Material provided.
▽
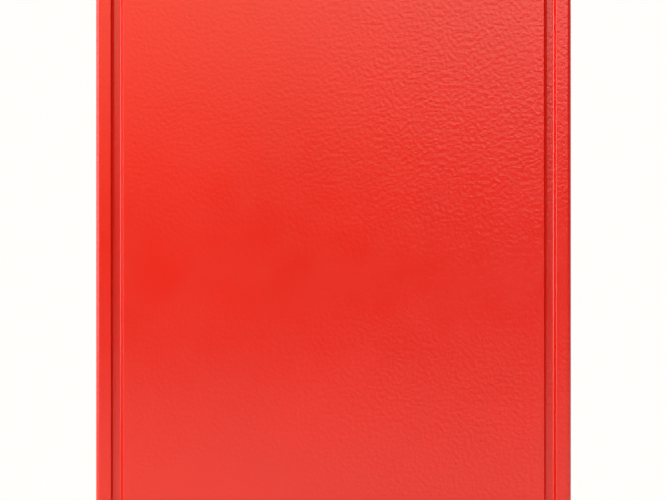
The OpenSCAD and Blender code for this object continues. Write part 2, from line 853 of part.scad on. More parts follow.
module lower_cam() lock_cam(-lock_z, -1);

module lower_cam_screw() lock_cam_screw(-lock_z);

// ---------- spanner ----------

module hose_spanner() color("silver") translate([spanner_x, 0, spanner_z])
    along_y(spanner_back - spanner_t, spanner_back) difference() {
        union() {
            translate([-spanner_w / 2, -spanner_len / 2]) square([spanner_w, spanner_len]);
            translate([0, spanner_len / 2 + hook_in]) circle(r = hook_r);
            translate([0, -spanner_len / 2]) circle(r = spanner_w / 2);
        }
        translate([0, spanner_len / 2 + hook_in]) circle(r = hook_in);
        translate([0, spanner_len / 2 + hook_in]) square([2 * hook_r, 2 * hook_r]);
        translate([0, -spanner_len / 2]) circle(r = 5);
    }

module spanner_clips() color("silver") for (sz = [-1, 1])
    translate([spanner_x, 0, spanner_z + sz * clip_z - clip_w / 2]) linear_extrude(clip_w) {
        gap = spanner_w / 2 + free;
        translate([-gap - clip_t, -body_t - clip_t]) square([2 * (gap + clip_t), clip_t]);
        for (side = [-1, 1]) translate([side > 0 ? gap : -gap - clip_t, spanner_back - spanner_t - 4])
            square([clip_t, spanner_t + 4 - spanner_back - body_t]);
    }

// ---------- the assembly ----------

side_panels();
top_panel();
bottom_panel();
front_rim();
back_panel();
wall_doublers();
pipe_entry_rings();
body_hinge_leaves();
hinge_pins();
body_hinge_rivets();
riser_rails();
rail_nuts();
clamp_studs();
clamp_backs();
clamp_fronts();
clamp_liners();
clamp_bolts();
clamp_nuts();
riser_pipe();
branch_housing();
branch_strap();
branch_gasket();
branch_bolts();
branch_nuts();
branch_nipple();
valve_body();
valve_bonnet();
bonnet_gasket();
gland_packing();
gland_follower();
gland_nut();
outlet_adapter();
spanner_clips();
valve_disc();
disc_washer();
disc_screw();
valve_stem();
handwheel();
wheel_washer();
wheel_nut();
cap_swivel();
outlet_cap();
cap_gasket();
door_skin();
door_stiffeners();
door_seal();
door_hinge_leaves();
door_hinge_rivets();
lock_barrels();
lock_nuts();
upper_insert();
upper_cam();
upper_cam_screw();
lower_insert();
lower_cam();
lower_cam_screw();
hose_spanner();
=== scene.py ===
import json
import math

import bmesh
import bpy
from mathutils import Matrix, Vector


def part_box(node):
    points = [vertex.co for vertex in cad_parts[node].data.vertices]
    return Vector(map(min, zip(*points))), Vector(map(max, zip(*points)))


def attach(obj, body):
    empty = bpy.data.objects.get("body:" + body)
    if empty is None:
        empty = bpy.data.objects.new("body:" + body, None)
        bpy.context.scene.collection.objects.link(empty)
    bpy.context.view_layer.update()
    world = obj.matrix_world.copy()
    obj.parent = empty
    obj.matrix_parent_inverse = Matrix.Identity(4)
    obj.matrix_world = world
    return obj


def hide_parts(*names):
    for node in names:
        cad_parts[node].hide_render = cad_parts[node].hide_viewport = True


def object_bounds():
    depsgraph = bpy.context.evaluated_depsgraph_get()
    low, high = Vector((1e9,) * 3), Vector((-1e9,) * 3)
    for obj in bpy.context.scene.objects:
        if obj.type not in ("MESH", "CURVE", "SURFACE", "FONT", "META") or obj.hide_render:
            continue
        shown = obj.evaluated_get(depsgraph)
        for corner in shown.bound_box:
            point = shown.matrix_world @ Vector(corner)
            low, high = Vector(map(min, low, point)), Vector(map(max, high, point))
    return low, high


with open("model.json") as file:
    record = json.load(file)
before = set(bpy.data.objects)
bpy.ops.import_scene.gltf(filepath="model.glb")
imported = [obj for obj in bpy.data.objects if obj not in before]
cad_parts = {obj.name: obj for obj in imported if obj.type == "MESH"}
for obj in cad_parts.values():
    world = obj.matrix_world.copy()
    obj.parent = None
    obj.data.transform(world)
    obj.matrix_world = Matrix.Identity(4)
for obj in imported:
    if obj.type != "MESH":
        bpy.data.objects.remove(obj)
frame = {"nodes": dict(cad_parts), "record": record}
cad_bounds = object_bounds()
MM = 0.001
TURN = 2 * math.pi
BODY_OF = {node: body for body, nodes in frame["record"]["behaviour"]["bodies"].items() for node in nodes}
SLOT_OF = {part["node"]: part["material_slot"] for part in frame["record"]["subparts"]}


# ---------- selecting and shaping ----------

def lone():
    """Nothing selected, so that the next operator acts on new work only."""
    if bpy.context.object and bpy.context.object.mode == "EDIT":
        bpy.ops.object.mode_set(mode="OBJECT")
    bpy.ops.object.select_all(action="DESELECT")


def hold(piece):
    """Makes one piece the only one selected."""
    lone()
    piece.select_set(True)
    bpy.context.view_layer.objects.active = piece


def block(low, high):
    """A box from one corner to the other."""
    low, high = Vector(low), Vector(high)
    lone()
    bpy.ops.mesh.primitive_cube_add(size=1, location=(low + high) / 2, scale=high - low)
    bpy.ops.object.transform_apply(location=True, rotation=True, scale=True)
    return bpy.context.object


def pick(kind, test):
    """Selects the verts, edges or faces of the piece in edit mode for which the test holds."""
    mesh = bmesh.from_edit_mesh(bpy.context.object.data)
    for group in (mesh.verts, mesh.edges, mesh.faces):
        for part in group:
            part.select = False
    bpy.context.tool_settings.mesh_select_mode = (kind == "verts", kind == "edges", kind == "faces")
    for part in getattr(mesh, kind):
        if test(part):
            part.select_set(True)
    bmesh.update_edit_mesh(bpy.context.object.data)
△
Look at the material above and copy, word for word, its lines from the first through the one containing "---------- the assembly".

Written response.
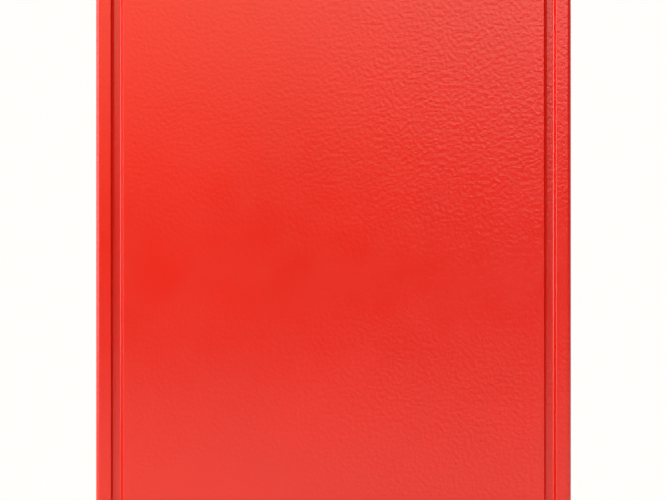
The OpenSCAD and Blender code for this object continues. Write part 2, from line 853 of part.scad on. More parts follow.
module lower_cam() lock_cam(-lock_z, -1);

module lower_cam_screw() lock_cam_screw(-lock_z);

// ---------- spanner ----------

module hose_spanner() color("silver") translate([spanner_x, 0, spanner_z])
    along_y(spanner_back - spanner_t, spanner_back) difference() {
        union() {
            translate([-spanner_w / 2, -spanner_len / 2]) square([spanner_w, spanner_len]);
            translate([0, spanner_len / 2 + hook_in]) circle(r = hook_r);
            translate([0, -spanner_len / 2]) circle(r = spanner_w / 2);
        }
        translate([0, spanner_len / 2 + hook_in]) circle(r = hook_in);
        translate([0, spanner_len / 2 + hook_in]) square([2 * hook_r, 2 * hook_r]);
        translate([0, -spanner_len / 2]) circle(r = 5);
    }

module spanner_clips() color("silver") for (sz = [-1, 1])
    translate([spanner_x, 0, spanner_z + sz * clip_z - clip_w / 2]) linear_extrude(clip_w) {
        gap = spanner_w / 2 + free;
        translate([-gap - clip_t, -body_t - clip_t]) square([2 * (gap + clip_t), clip_t]);
        for (side = [-1, 1]) translate([side > 0 ? gap : -gap - clip_t, spanner_back - spanner_t - 4])
            square([clip_t, spanner_t + 4 - spanner_back - body_t]);
    }

// ---------- the assembly ----------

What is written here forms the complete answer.